The most tiring thing about London Fashion Week is the castings. They’d be a few days beforehand, or sometimes even just three hours before a show. They can’t really do them in advance, as models would be flying in from New York Fashion Week. I would do up to 15 castings a day and you are traipsing all over London. I would feel really sorry for the foreign girls who had never been to the city before, so I’d try to babysit them! There are literally 500 girls for 30 places in the catwalk show. It’s brutal. I would get told that they weren’t going to book me because I didn’t fit the clothes. I overheard people call me fat, or talking about my ‘wonky face’. I used to get upset, everyone does. It’s kind of impossible not to be upset about being called fat and wonky! You line up and queue for fucking hours and then you get that shit thrown at you.

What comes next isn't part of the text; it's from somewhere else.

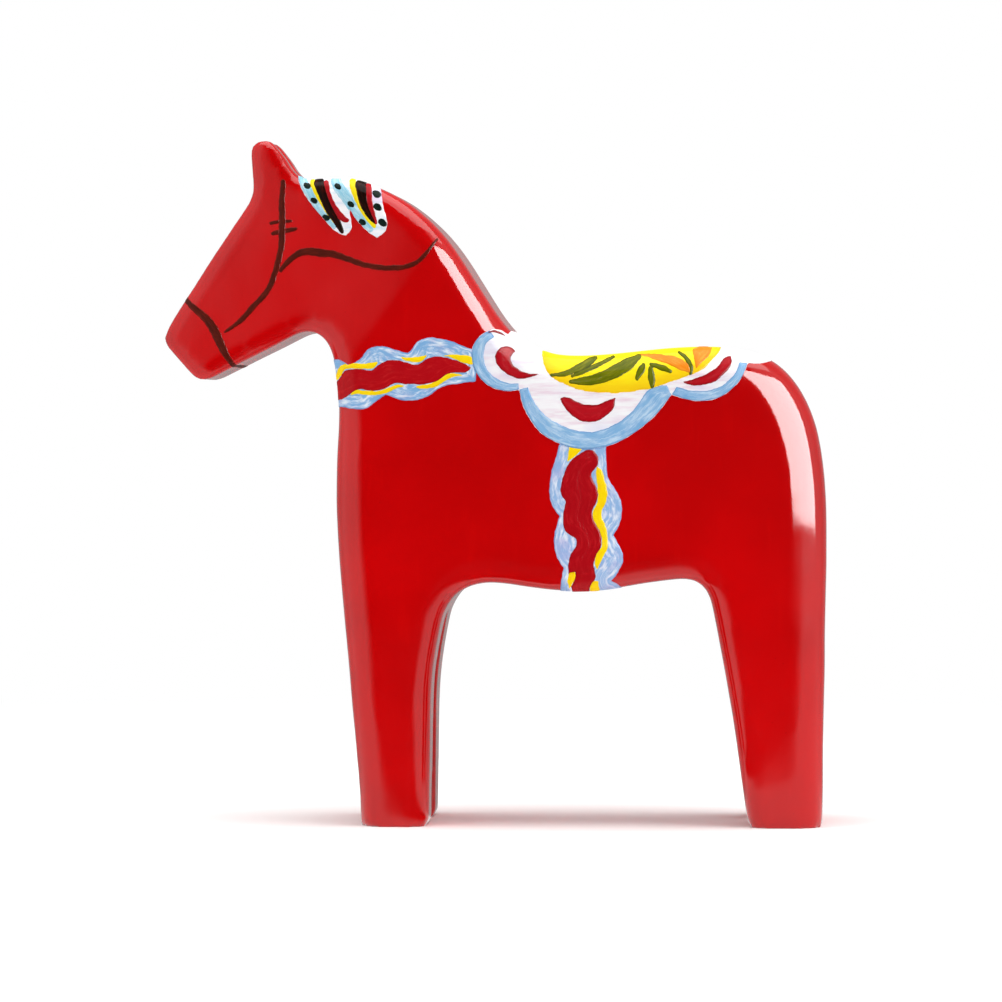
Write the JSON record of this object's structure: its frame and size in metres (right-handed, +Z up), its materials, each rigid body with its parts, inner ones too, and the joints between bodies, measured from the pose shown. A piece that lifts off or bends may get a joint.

It would depend on the look of a season, but I’d normally get booked for about seven to 12 shows during London Fashion Week. I’d arrive about an hour and a half before the show started for hair and make-up, but the really big girls will come in just before the show starts. On a shoot, you can be in hair and make-up for five hours, but for a catwalk show everything is so quick. For an on-schedule show (the bigger shows happen on the official schedule; the smaller ones happen all over London and are classified as ‘off schedule’) I’d get paid around £300 a show and for an off-schedule one, it was meant to be about £100 – but to be honest the designers often end up bankrupting themselves and I rarely got paid. I used to get really uspet when I didn’t get booked for an on-schedule show, but I learned to harden myself against it.

I overheard people call me fat, or talking about my 'wonky face' and I used to get upset. It's kind of impossible not to be upset about being called fat and wonky!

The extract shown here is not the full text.